There’s a story I sometimes tell about myself (or tell on myself, perhaps).
I minored in art as an undergraduate. The long studio hours tried my patience, but I craved the repetitive tactile sensations of building or painting. In my first sculpture class, the instructor provided basic safety instructions for all the tools and machines and then stepped back to let us experiment. He was a graduate of one of the Southern California art schools that cultivated the danger aesthetic in performance art–students trying to breathe water and shoot one another in the arm and all that–and he wasn’t overly concerned with teaching technique. I started out making small, contained, even cute assemblages. I favored materials I could thrift or trash-pick–broken glass, scrap wood–and I tended to build around easy college-level themes, like heartache and loneliness. I made steady Bs with this work, which was slightly demoralizing, but my GPA wasn’t truly in danger and I did love keeping my hands busy in the noisy studio.
Eventually it would be my turn to present a sculpture in workshop, and during the week leading up to it, I was in a panic. I’d started a number of projects but lacked the skill or materials to see them through. I’d thrifted fistfuls of steak knives which I intended to solder onto the wings of a wireframe bird I made, but I was too anxious to operate the welding torch and it turns out that cheap knives are not really made of the right stuff for welding. I had also thrifted a novelty coffee cup and a single-mug hot plate which I intended to wire up into some kind of college-level commentary on office work (coffee, amirite? Mondays?), but I couldn’t visualize the finished object. I smashed up some bottles and carefully layered the curved shards of glass into the shape of a rose, which was highly successful–my relatives still display the roses I made for them out of delicately-hued glass vases later that year–but I had already turned in a broken-glass project earlier in the term, so I needed a new medium. At the final hour, I picked up a slab of wax and began hacking a face out of it with the studio carving tools, but ended up carving up my own hands rather badly instead. Then it was time to bandage up and go to workshop.

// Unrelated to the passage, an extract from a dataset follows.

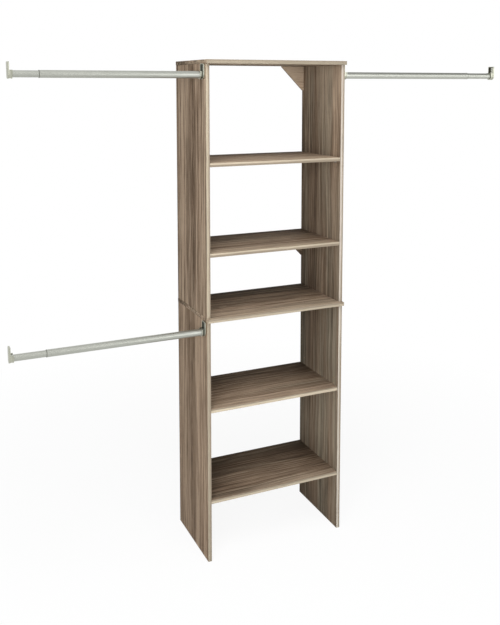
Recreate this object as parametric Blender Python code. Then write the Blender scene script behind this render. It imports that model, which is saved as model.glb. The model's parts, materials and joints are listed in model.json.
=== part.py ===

When it was my turn, I arranged all my little unfinished pieces onto a board and called it “Failure Landscape.” I talked about some of the tools I used and the processes I’d followed. As I talked, I gestured. Some of my bandages came loose; by the time I finished my presentation, I had rivulets of blood running down my arm.
I got an A.
I tell this story to joke about my flightiness: plans abandoned, dozens of unfinished drafts in both of my blogs, the painting class I enrolled in and then dropped in graduate school. What do you expect, the story goes, when you get rewarded for turning in an incomplete? When all your half-baked ideas are so special they become art? Sometimes the story is about bleeding for your art, and then I do an image search for Chris Burden’s Shoot (1971) to illustrate the point.
I see now that this is a little unkind to myself as well as to my sculpture instructor. I clearly was in a panic at the idea of turning in a work-in-progress. As for the instructor, perhaps it’s more fair to say that “Failure Landscape” is the first time he saw me learn something I didn’t already know, start a project without already envisioning how it would end.
I’ve been thinking about my failure landscape often this fall. I am enrolled in one of the online classes offered by the university where I work: creative writing, for the first time since college. In some ways, the class assignments remind me of the anarchy of the sculpture studio: we don’t talk much about technique in the way I understand it, and our assignments can go in any direction although we are meant to engage with the themes of the weekly readings. The readings remind me of books I’ve read and conversations I’ve had with friends, so I write down little anecdotes of my daily life with pleasure. When we had a longer assignment, I divided my pages up into short contained passages. You’ve seen me do it here: three stories about grief, three stories about grad school, three stories about coincidences, and so on. What can I say–I like compartments. I like sets of three.
The creative writing instructor asked me to consider a revision exercise: open a new document, paste the first paragraph of the first passage into it, then the first paragraph of the second passage, and so on. Then paste the second paragraph of the first passage, the second paragraph of the second passage, and so on. Trust that your voice will still be there, he said. Trust that the meanings you made will still be in the text.
I did try it. I did like it. When my paragraphs fell in a different order, I was still telling the stories I meant to tell but they seemed bigger, somehow. Internally, I read them in the voice I use for poetry. Then I felt that I wanted bigger line breaks between some of the passages–I wanted it to be clear that the tone was meant to shift, the scene was meant to change. But when I added the blank space between passages, all the copy above and below it looked like it belonged to a complete story or vignette, when that wasn’t always the case. I was trying to put my writing into containers again.
That’s not inherently bad or wrong–it’s just that I don’t think I understood why I was doing it until I tried so intentionally to mix it up, make a bit of a mess, leave some seams showing. I can appreciate the exercise of it, the temporary discomfort as a means to becoming more knowledgable and confident in my limits as well as my strengths.